>>

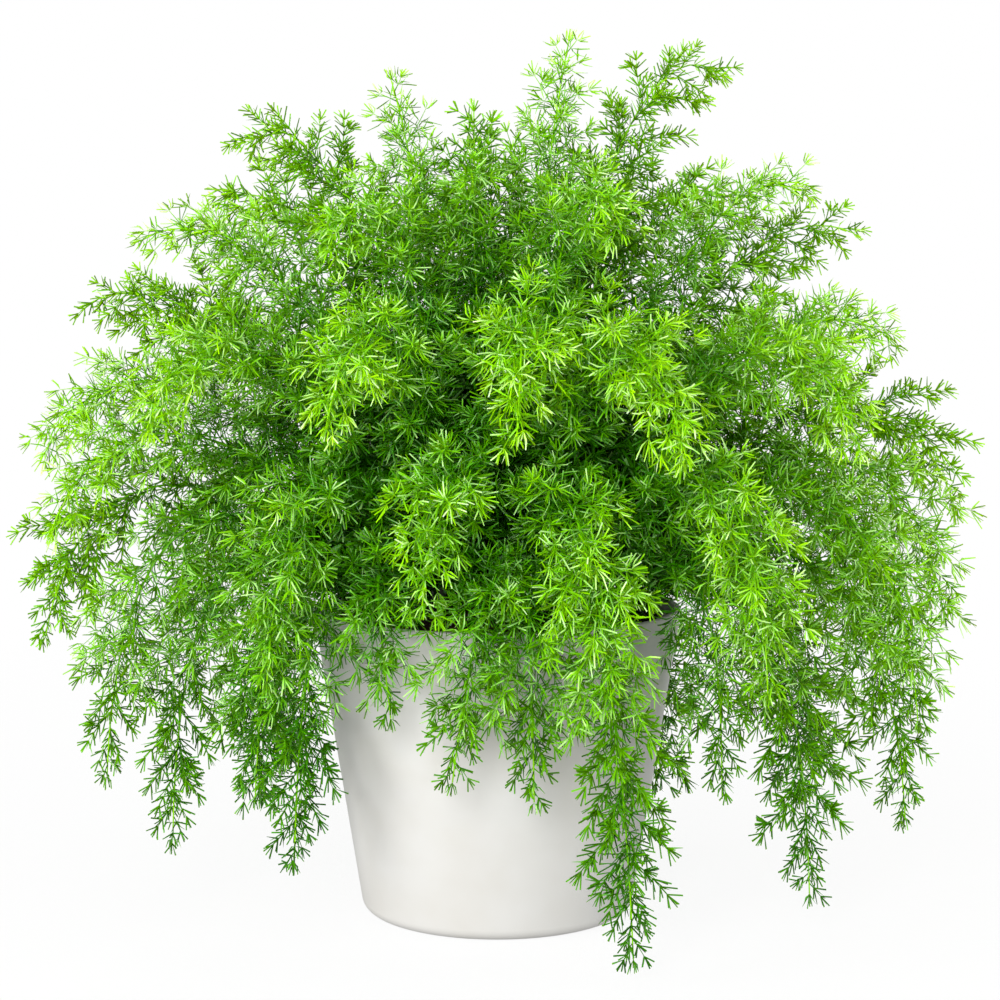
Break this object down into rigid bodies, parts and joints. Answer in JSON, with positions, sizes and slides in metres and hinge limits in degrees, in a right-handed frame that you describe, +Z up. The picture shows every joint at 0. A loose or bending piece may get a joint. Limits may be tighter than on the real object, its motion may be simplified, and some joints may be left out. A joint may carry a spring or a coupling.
{
  "type": "foxtail fern",
  "caption": "Bushy foxtail fern, a fountain of arching needle-leaved fronds over the rim of a plain tapered white pot filled with soil.",
  "frame": {"origin": "centre of the pot's foot, on the surface that it stands on", "axes": "+Z up along the pot's axis, -Y towards the viewer, +X to the viewer's right"},
  "size_m": [0.6679, 0.5634, 0.591],
  "materials": {
    "pot": "satin",
    "soil": "matte",
    "foliage": "satin"
  },
  "bodies": {
    "root": {"pot": "pot", "soil": "soil", "frond_01": "foliage", "frond_02": "foliage", "frond_03": "foliage", "frond_04": "foliage", "frond_05": "foliage", "frond_06": "foliage", "frond_07": "foliage", "frond_08": "foliage", "frond_09": "foliage", "frond_10": "foliage", "frond_11": "foliage", "frond_12": "foliage", "frond_13": "foliage", "frond_14": "foliage", "frond_15": "foliage", "frond_16": "foliage", "frond_17": "foliage", "frond_18": "foliage", "frond_19": "foliage", "frond_20": "foliage", "frond_21": "foliage", "frond_22": "foliage", "frond_23": "foliage", "frond_24": "foliage", "frond_25": "foliage", "frond_26": "foliage", "frond_27": "foliage", "frond_28": "foliage", "frond_29": "foliage", "frond_30": "foliage", "frond_31": "foliage", "frond_32": "foliage", "frond_33": "foliage", "frond_34": "foliage", "frond_35": "foliage", "frond_36": "foliage", "frond_37": "foliage", "frond_38": "foliage", "frond_39": "foliage", "frond_40": "foliage", "frond_41": "foliage", "frond_42": "foliage", "frond_43": "foliage", "frond_44": "foliage", "frond_45": "foliage", "frond_46": "foliage", "frond_47": "foliage", "frond_48": "foliage", "frond_49": "foliage", "frond_50": "foliage", "frond_51": "foliage", "frond_52": "foliage", "frond_53": "foliage", "frond_54": "foliage", "frond_55": "foliage", "frond_56": "foliage", "frond_57": "foliage", "frond_58": "foliage"}
  },
  "joints": []
}
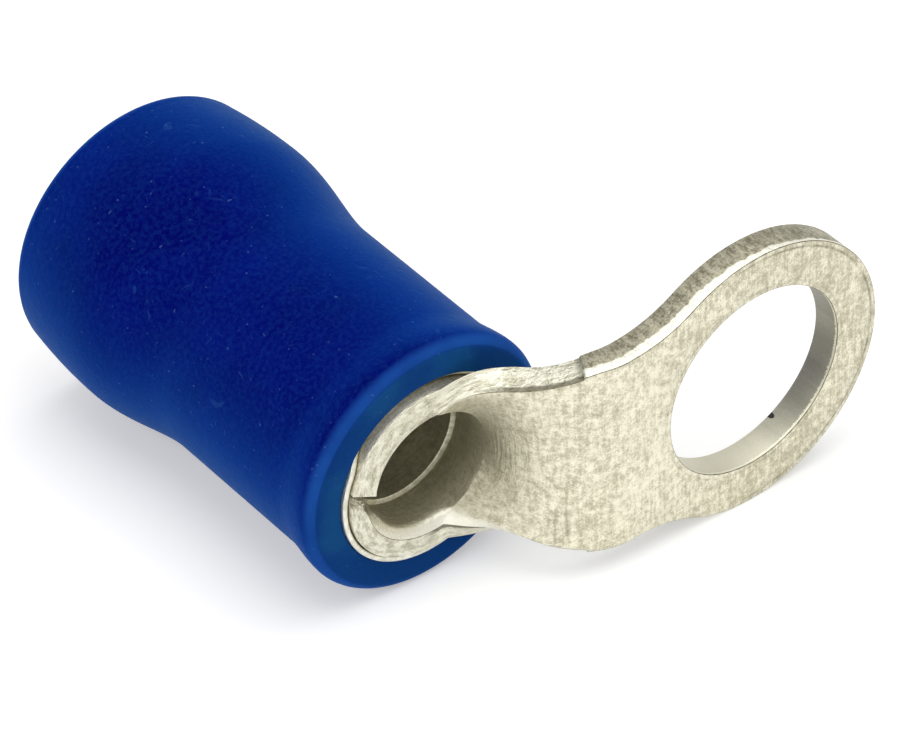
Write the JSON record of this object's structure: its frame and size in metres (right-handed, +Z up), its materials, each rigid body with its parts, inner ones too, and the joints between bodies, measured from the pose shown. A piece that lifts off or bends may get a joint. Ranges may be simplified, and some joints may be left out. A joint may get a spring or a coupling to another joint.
{
  "type": "ring terminal",
  "caption": "Insulated ring terminal with a right-angled tongue: a rolled sheet barrel for a stranded wire, a stud ring, and a flared insulating sleeve over the barrel.",
  "frame": {"origin": "on the surface it lies on, under the middle of its bounding box", "axes": "+Z up, +X along the tongue from the barrel to the ring, +Y back along the barrel towards the wire entry, both but for the few degrees that the part leans by as it rests"},
  "size_m": [0.0127, 0.012, 0.0063],
  "materials": {
    "tinned_copper": "matt tin plate with fine marks across it",
    "tinned_sleeve": "satin tin plate",
    "blue_vinyl": "satin moulded vinyl"
  },
  "bodies": {
    "root": {"terminal": "tinned_copper", "support_sleeve": "tinned_sleeve", "insulation_sleeve": "blue_vinyl"}
  },
  "joints": []
}
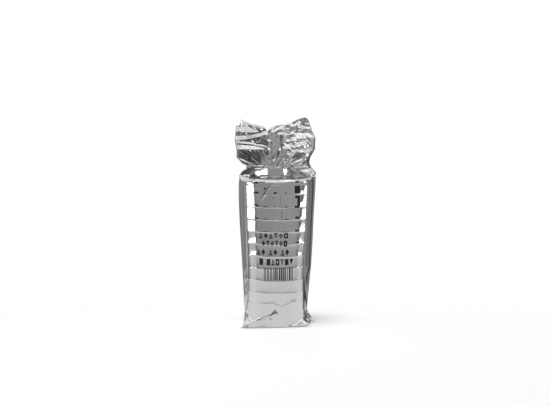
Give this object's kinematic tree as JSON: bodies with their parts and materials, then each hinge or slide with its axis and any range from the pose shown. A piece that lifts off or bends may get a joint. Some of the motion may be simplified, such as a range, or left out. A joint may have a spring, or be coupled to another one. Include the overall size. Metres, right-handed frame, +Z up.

<<

* **Challenge**
Write out every line of the listing that holds the word "axis".

* **Solution**
  "frame": {"origin": "centre of the pot's foot, on the surface that it stands on", "axes": "+Z up along the pot's axis, -Y towards the viewer, +X to the viewer's right"},
Give this object's kinematic tree as JSON: bodies with their parts and materials, then each hinge or slide with its axis and any range from the pose shown. A piece that lifts off or bends may get a joint. Some of the motion may be simplified, such as a range, or left out. A joint may have a spring, or be coupled to another one. Include the overall size. Metres, right-handed frame, +Z up.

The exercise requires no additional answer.